Yea, but im pretty sure this is intentionally bad, instead of bad writing

[–] Thteven@lemmy.world 1 points 11 months ago

It was a callback to Batman from 1966, that's how they solved all the crimes lmao. The Schumacher Batman movies were supposed to be "90s camp", which I can totally see now through my nostalgia goggles.

[–] GraniteM@lemmy.world 1 points 11 months ago* (last edited 11 months ago)

It helped me understand what the hell was going on with Batman Forever when I realized that the whole thing was riddled with tributes to the Adam West Batman.

Once Jim Carrey gets up a head of steam, he is doing a full on impersonation of Frank Gorshin as the Riddler. Look at Gorshin in this scene. Carrey is doing an incredible Gorshin act.

Now I don't want that and I don't appreciate it, but once I understood where all of the camp in Forever came from it didn't make me quite so angry.

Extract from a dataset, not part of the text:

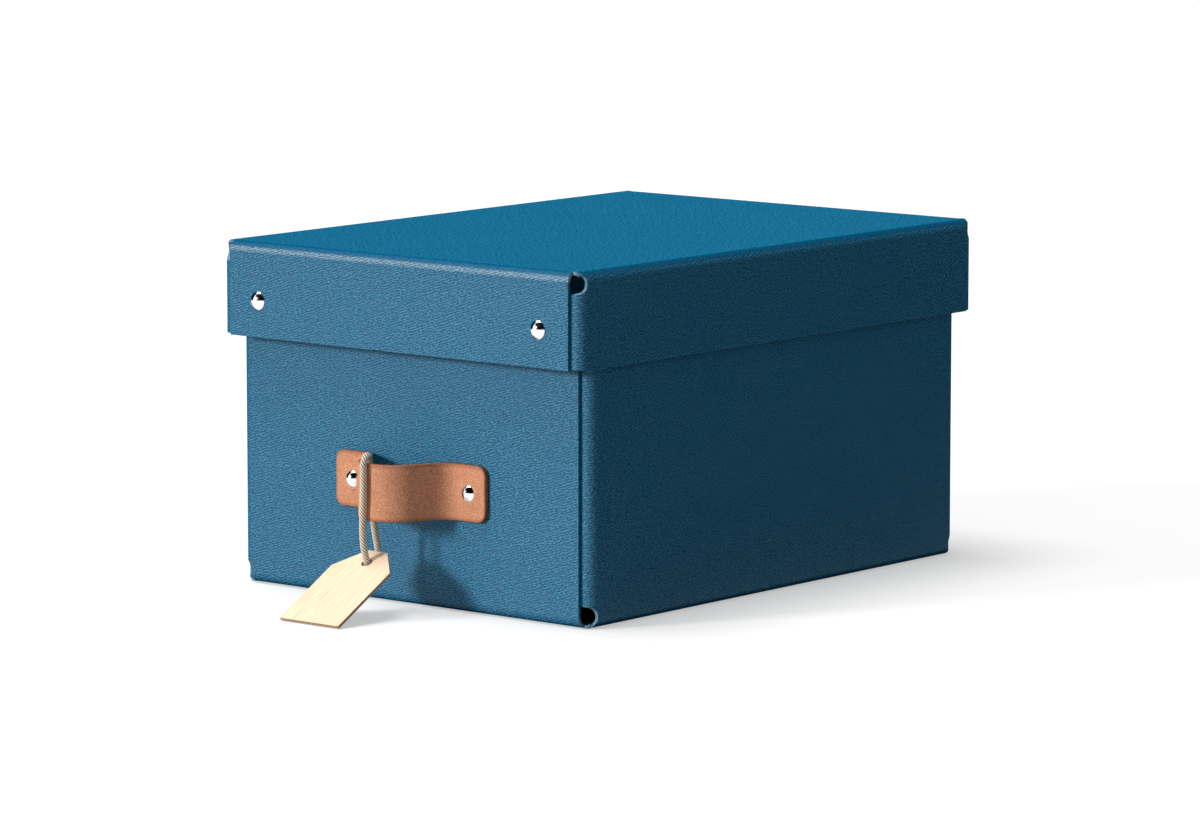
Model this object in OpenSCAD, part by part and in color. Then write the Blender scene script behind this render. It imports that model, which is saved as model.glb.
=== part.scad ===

[–] captain_aggravated@sh.itjust.works 1 points 11 months ago

The clues were a series of riddles that had 13, 1, 8, and 5 somewhere in their text. Try letters of the alphabet, you wind up with MAHE. What if 1 and 8 was 18? 13, 18, 5 is MRE. "Mister E." "Mystery!" "And what's another word for mystery?" "Enigma!" Mister E. Nygma. Edward Nygma."

Which manages to be extremely basic yet such a stretch at the same time.